▶ _Task statement_
Copy out each line of the material in which the word "frame" appears.

▶ _Given data_

☆ ☆ ☆ ☆

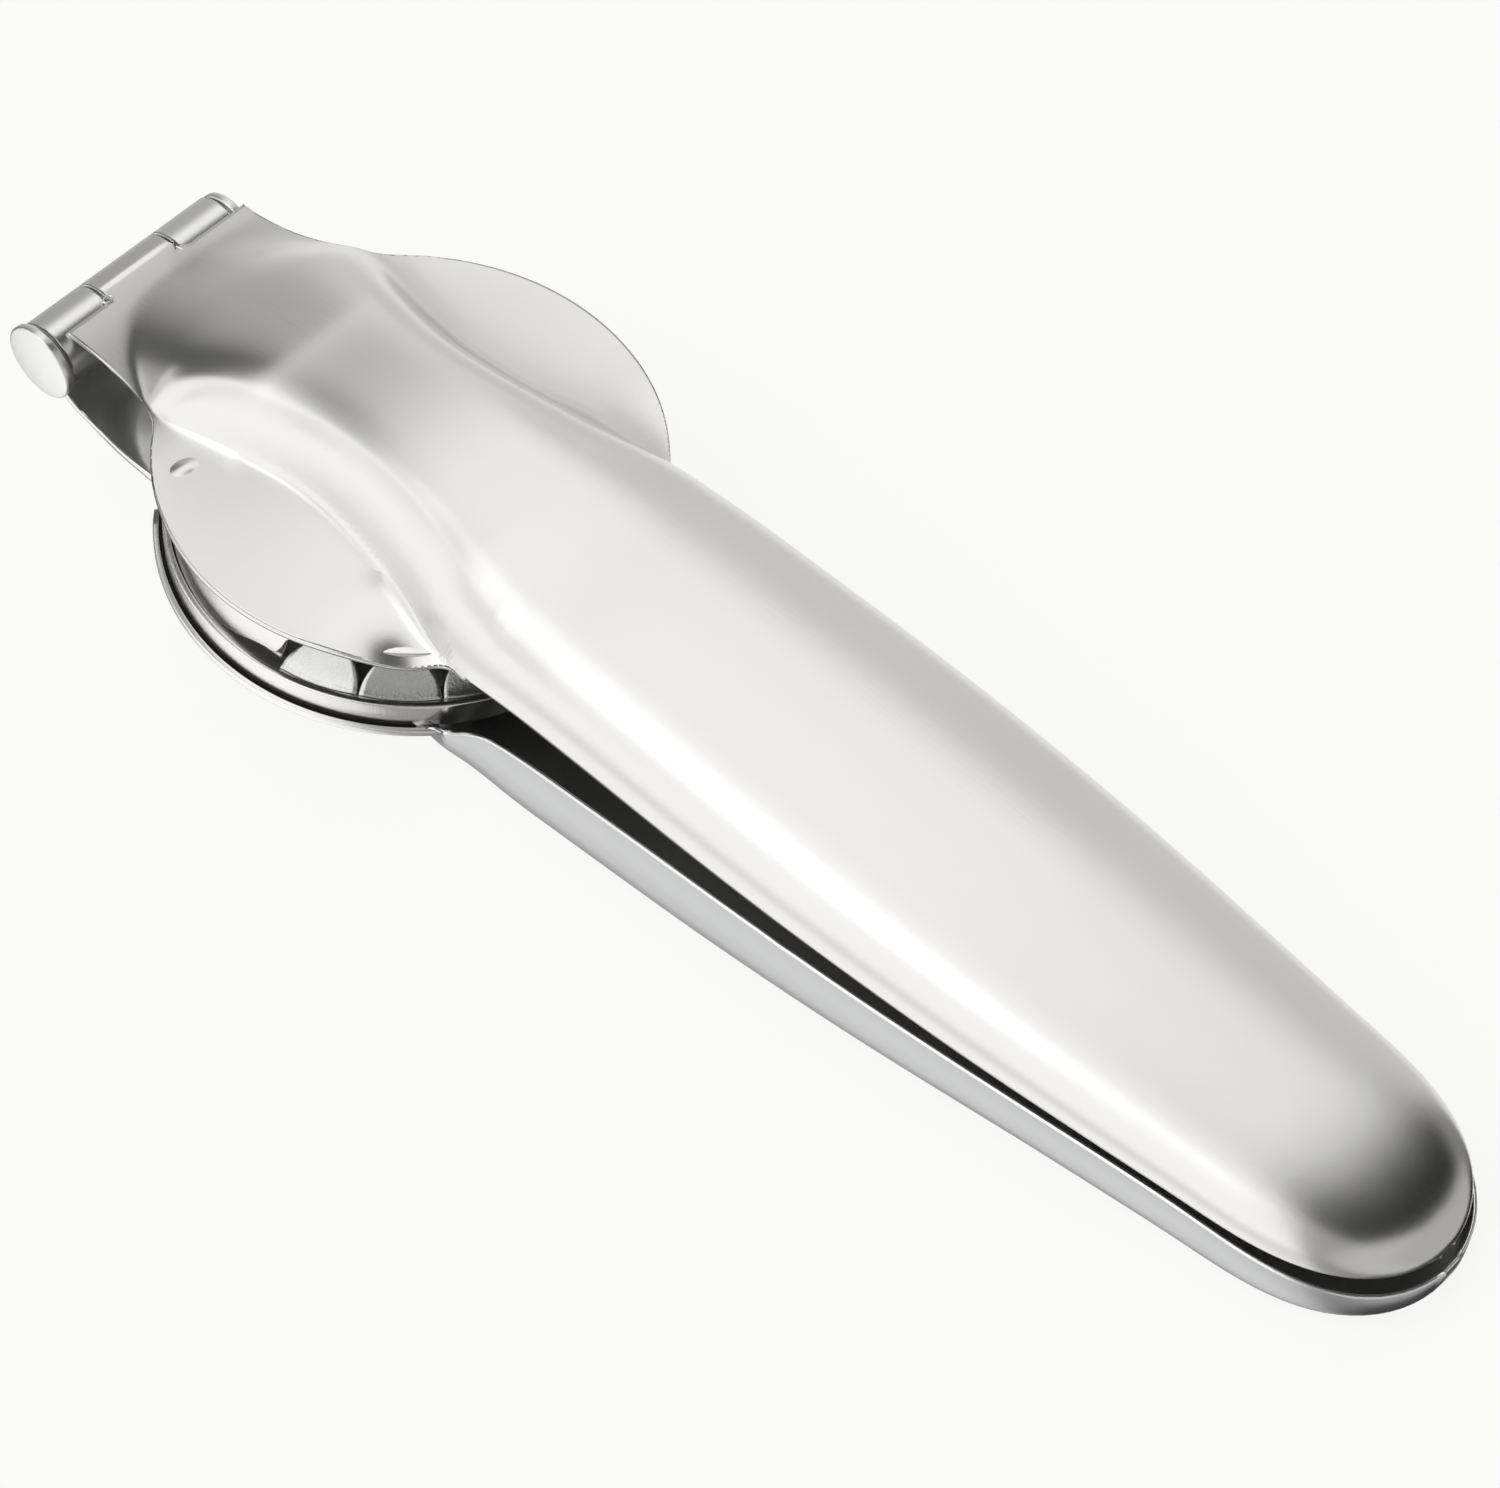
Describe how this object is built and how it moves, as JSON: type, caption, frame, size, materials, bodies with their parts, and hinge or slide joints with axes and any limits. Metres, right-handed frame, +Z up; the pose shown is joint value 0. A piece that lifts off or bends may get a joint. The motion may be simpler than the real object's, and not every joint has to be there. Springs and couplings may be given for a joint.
{
  "type": "toothed hand press",
  "caption": "Two-handled hand press of pressed stainless sheet, with round heads on a pin hinge, a ring of inward teeth and a cross-shaped blade.",
  "frame": {"origin": "on the surface it rests on, under the middle of its bounding box", "axes": "+X from the hinge to the handles' tips, +Y across the press from the near side to the far side, +Z up"},
  "size_m": [0.1854, 0.0566, 0.0284],
  "materials": {
    "lid_sheet": "satin",
    "trough_sheet": "satin",
    "hinge_steel": "satin",
    "insert_steel": "bright"
  },
  "bodies": {
    "lower_body": {"lower_arm": "trough_sheet", "hinge_pin": "hinge_steel", "near_pin_cap": "hinge_steel", "far_pin_cap": "hinge_steel", "ring_band": "insert_steel", "tooth_crown": "insert_steel"},
    "upper_body": {"upper_arm": "lid_sheet", "skirt_plate": "insert_steel", "cross_blade": "insert_steel"}
  },
  "joints": [
    {"name": "arm_hinge", "type": "hinge", "parent": "lower_body", "child": "upper_body", "pos_m": [-0.08808, 0, 0.01655], "axis": [0, -1, 0], "range_deg": [0, 150]}
  ]
}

☆ ☆ ☆ ☆

▶ _Solution to the exercise_
Describe how this object is built and how it moves, as JSON: type, caption, frame, size, materials, bodies with their parts, and hinge or slide joints with axes and any limits. Metres, right-handed frame, +Z up; the pose shown is joint value 0. A piece that lifts off or bends may get a joint. The motion may be simpler than the real object's, and not every joint has to be there. Springs and couplings may be given for a joint.
  "frame": {"origin": "on the surface it rests on, under the middle of its bounding box", "axes": "+X from the hinge to the handles' tips, +Y across the press from the near side to the far side, +Z up"},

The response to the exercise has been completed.